The team built its own analytics stack to figure out what was working and was not. Observers thought they were crazy to dedicate some of their small staff to that task. But they used the data to revise and iterate on the game and find something that monetized. They also learned from the broader community.
They thought holistically not only about game design, but also user acquisition and other disciplines that “replaced luck with something you can control.” These were things that typical game developers didn’t enjoy doing, but the veterans on the team had learned from many years of work that it mattered.
“We had a financial model and a business model in place,” Soininen said.
This could always come to an end, as Empires & Puzzles is only 2.5 years old. But the company is also working on Puzzle Combat and it is also working hard on making sure that Empires & Puzzles stays strong as an ongoing game with new content and live operations. But the investment in the game continues, and Small Giant Games continues to look for innovations to make its players happy.

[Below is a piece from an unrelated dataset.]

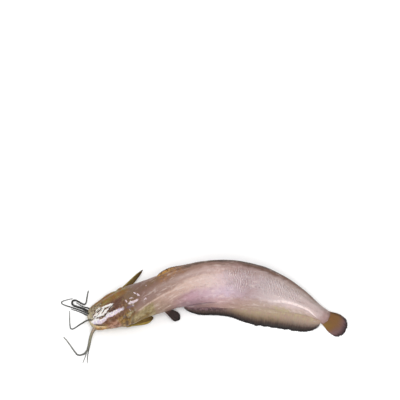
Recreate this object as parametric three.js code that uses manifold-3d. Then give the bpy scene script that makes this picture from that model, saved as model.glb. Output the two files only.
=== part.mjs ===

“We have been able to control our own destiny, even under Zynga,” said Soininen. “We are a little baby in the market. We hope we can last for years.”
The Finnish baby is growing up. And this kind of company was born from the ecosystem, one that regularly produces spinoffs from the early game companies, and it was only possible because of that spirit of collaboration among the Finns and that sense of “sisu.” It would be wise for Slush and the government of Finland to continue to do what they need to do to keep all of this going.
And a sad note
Meanwhile, back in the U.S., I wanted to acknowledge the sad passing of two game industry veterans. Matthew McDonald, cofounder of Heavy Water, passed away recently. And Brad McQuaid, co-creator of the original Everquest and a pioneer of online games, also died. These passings have left the game development community in mourning. Rest in peace.
Disclosure: The organizers of Slush paid my way to Helsinki, where I moderated a session. Our coverage remains objective.